April 20th, 2009, is a day most Eagles fans probably won’t immediately recognize. On this day, the Philadelphia Eagles agreed to trade the 28th overall pick and a fourth-rounder in the 2009 NFL draft, along with a 2010 6th round pick for Jason Peters. The Eagles head coach at the time, Andy Reid, said that Jason Peters was the best tackle in the NFL.
Jason Peters would go on to start 140 games for Philadelphia, a 9x Pro Bowler, 2x First-Team All-Pro. Peters has been one of the top left tackles in NFL for the past ten years. Per Pro Football Reference, Peters has only amassed 77 Total Penalties in his time with Philly. Only 11 of those 77 penalties have been for holding, with 51 false starts to go along with it. Thinking about it, only committing 11 holding Penalties in 8,722 regular season snaps is mind-blowing. Peters has been everything the Eagles thought he’d be, and then some. However, all good things have to come to an end. Have we seen Jason Peters last snap with the Philadelphia Eagles?
The Case to Keep Jason Peters
Peters has one of the most crucial tasks in the NFL, protecting the franchise quarterback. Peters very rarely gives up sacks. Per PFF, in 2019, Peters was only credited with giving up three sacks over 872 snaps. In 2018 he only gave up two sacks in 868 snaps, and in 2017, he only gave up one sack in only 423 snaps. He is still playing at an elite level and is still regarded as one of the best in the league. His jump off the snap is second to none, and he can take elite pass-rushers out of the picture for an entire game. That leads to an important question.

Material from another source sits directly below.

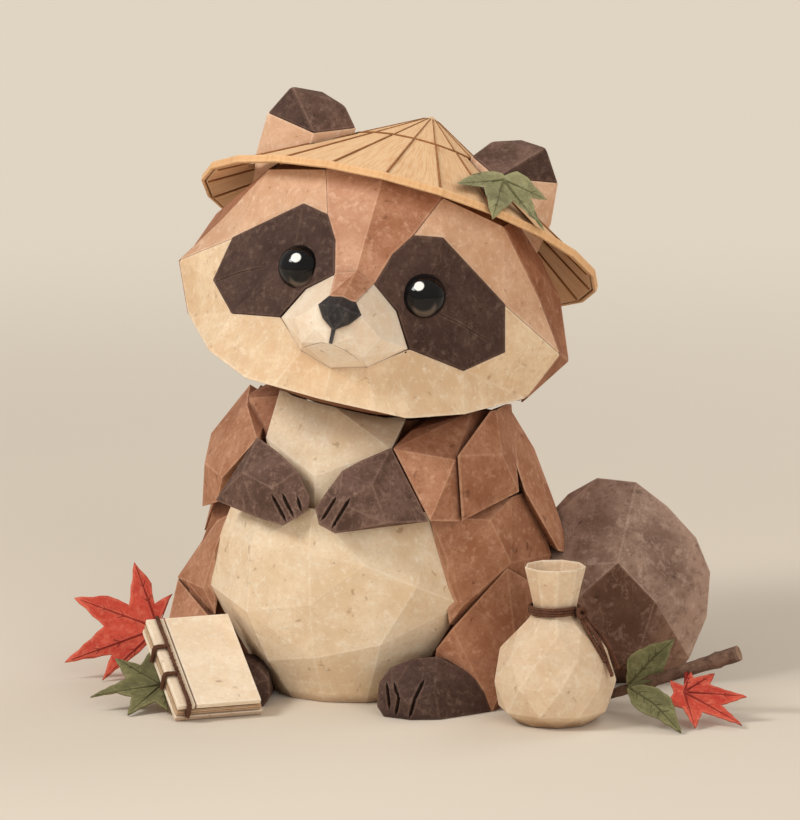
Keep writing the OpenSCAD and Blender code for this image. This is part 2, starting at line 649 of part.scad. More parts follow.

Should the Eagles be moving on from a future Hall of Famer without knowing for sure Andre Dillard can play? Protecting Wentz’s blindside is something the Eagles should be taking very seriously, and Peters can still get that job done. The money will always drive moves in the NFL. Would Peters take a team-friendly deal to return to the Eagles? After the loss to Seattle in the playoffs, Peters said, “I want to be here, that’s all I know. But the nature of this business, sometimes they move on.” While Peters has made his intentions clear, the Eagles have been decidedly mum on their plans.
The Case to Move On
Jason Peters is 37, turning 38 on January 22nd. Howie Roseman has been brutally honest that the Eagles need to “infuse youth into this team.” While Peters can still get the job done, the Eagles may not need him anymore. In last year’s draft, the Eagles used a first-round pick on Andre Dillard, with intentions to have him be the starter in the near future. Dillard was raw in his first year, playing only 336 snaps while giving up four sacks and committing one penalty. He played 72% of the snaps in week six but gave up an NFL weekly high of nine pressures against the Vikings.
His play did improve the following week against Dallas, giving up one sack while overall holding his own against Robert Quinn. Dillard had his ups and downs throughout the season. He was benched week 12 against Seattle after Philadelphia asked him to fill in for an injured Lane Johnson at right tackle. While still raw, I think it’s important for Philadelphia to get Dillard meaningful snaps early and often going into the 2020 Season. Dillard is not a bust; his talent and athleticism are evident to the eye. Keeping Jason Peters to start another year could significantly alter Dillard’s progression. Peters resigning would imply that the Eagles made a mistake taking Dillard in the first round of last year’s draft.
There is never a good time for a breakup; however, now is as good a time as ever. Jason Peters is a likely Hall of Famer. He was one of the best to do it. We will forever be thankful for what he has given to this franchise. His hard work, sheer dedication to the craft, and overall leadership will be missed. That being said, Andre Dillard should be our left tackle moving forward. We’ve seen the glimpses of what Dillard can be, and that’s enough for me to move in this direction. Regardless of Peters taking a team-friendly deal, I think it’s time to move on. This decision is not an easy one, but Peters himself acknowledged, “sometimes they move on.” Now should be one of those “sometimes.”